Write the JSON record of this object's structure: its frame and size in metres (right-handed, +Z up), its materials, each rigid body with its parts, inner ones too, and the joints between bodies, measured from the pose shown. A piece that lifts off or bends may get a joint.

...

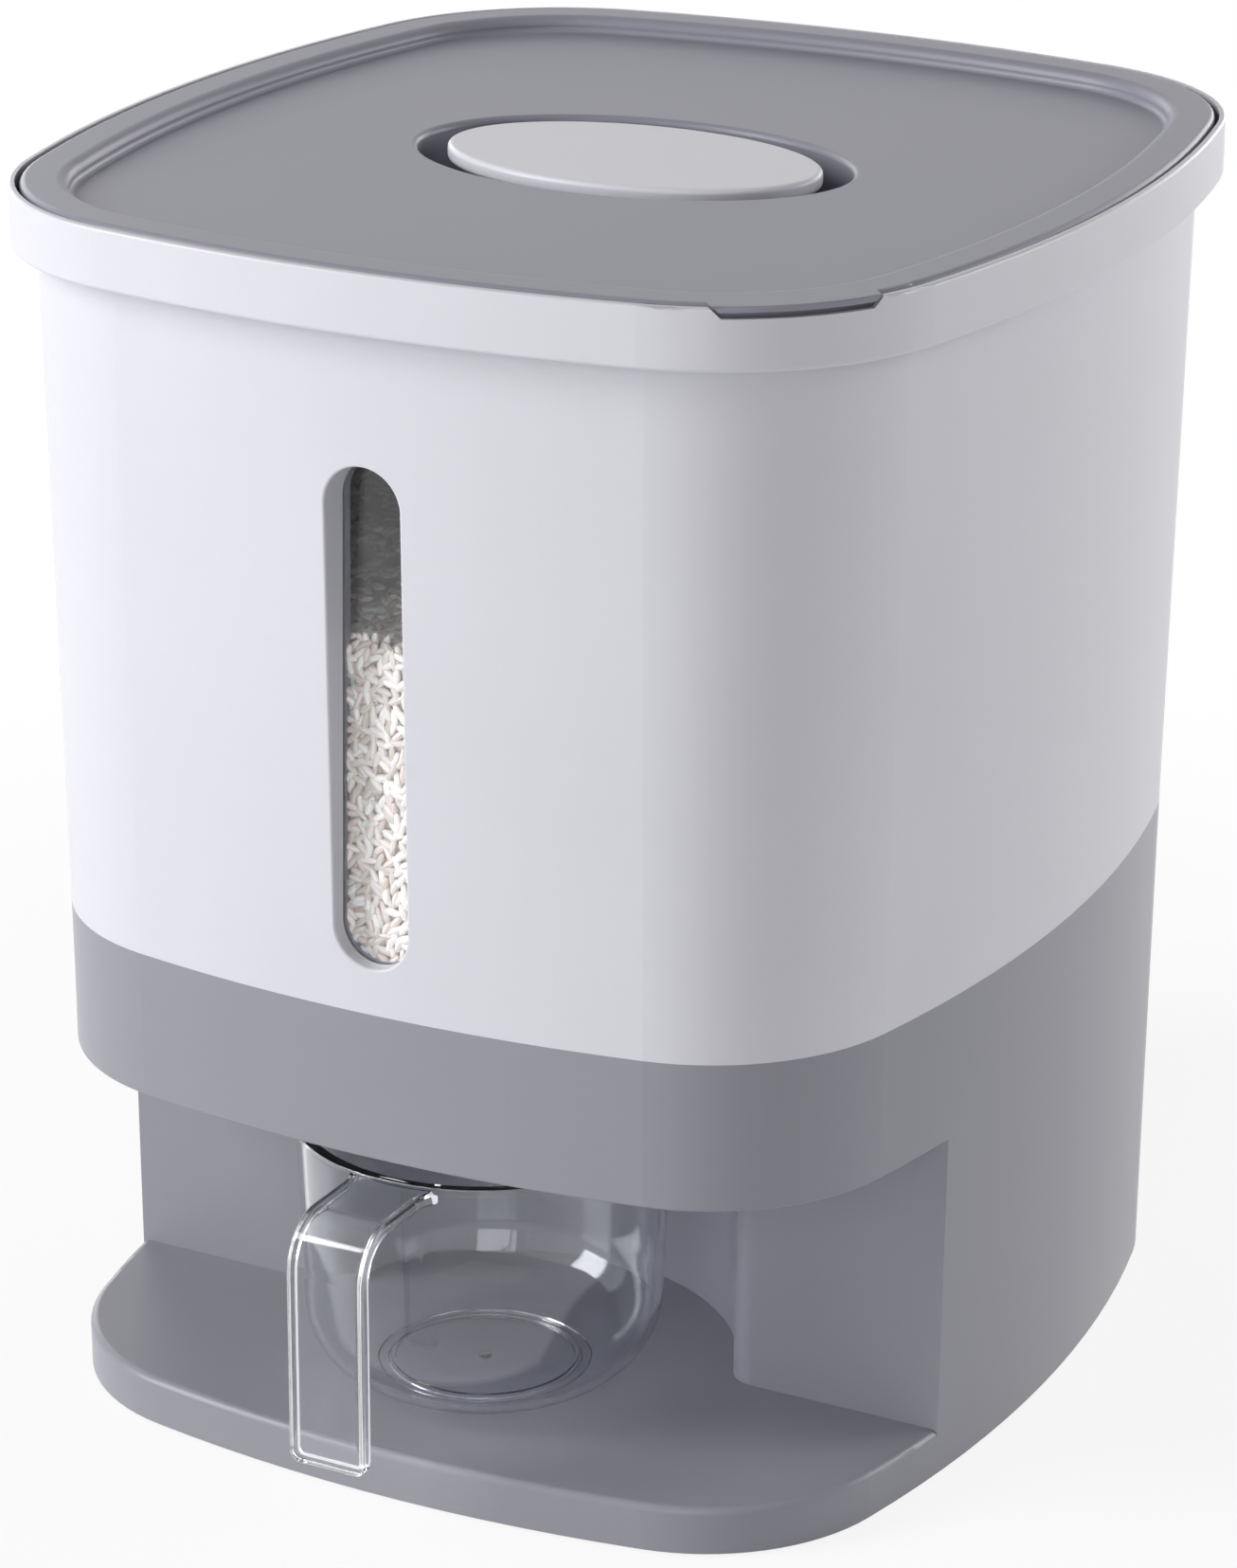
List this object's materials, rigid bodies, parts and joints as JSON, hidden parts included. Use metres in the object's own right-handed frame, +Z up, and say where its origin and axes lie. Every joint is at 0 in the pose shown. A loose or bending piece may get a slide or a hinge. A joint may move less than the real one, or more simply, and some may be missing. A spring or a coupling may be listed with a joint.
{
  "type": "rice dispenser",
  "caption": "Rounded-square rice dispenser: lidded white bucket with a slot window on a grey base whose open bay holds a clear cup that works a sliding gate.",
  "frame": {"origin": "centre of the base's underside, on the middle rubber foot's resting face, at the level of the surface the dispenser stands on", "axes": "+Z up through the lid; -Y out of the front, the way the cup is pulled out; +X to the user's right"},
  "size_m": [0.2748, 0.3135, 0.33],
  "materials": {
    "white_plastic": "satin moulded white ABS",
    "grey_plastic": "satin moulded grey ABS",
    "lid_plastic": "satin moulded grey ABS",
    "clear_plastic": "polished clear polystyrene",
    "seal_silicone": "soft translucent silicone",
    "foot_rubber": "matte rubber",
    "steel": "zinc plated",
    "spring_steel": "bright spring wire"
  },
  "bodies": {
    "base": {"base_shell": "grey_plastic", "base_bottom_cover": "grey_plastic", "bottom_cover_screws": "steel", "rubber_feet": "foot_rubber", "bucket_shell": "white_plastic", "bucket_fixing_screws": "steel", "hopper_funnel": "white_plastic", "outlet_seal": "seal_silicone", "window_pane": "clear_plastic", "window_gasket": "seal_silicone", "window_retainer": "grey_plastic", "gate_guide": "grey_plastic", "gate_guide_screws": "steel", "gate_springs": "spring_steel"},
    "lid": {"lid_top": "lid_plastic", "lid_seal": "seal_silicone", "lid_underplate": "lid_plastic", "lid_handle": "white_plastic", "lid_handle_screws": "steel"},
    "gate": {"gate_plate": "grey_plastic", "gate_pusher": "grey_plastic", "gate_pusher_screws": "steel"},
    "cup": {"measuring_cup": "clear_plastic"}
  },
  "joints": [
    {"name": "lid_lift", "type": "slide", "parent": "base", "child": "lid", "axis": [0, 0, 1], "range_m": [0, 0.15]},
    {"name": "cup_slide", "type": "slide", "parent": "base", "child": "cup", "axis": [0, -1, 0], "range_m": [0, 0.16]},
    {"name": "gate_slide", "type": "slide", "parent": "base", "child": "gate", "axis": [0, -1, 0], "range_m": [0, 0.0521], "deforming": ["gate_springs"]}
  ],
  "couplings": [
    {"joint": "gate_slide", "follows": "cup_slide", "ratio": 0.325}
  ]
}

--

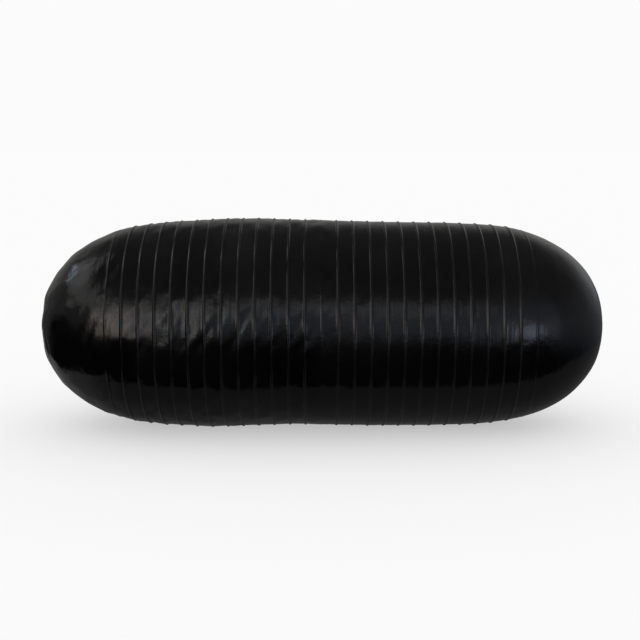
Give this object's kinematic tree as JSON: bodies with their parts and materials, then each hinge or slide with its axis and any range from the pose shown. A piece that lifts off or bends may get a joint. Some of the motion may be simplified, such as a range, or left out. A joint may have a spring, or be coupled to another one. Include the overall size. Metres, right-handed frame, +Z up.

- SHORT PROBLEM:
In the material above, show every line where the word "object" turns up.

- EXERCISE RESULT:
Write the JSON record of this object's structure: its frame and size in metres (right-handed, +Z up), its materials, each rigid body with its parts, inner ones too, and the joints between bodies, measured from the pose shown. A piece that lifts off or bends may get a joint.
List this object's materials, rigid bodies, parts and joints as JSON, hidden parts included. Use metres in the object's own right-handed frame, +Z up, and say where its origin and axes lie. Every joint is at 0 in the pose shown. A loose or bending piece may get a slide or a hinge. A joint may move less than the real one, or more simply, and some may be missing. A spring or a coupling may be listed with a joint.
Give this object's kinematic tree as JSON: bodies with their parts and materials, then each hinge or slide with its axis and any range from the pose shown. A piece that lifts off or bends may get a joint. Some of the motion may be simplified, such as a range, or left out. A joint may have a spring, or be coupled to another one. Include the overall size. Metres, right-handed frame, +Z up.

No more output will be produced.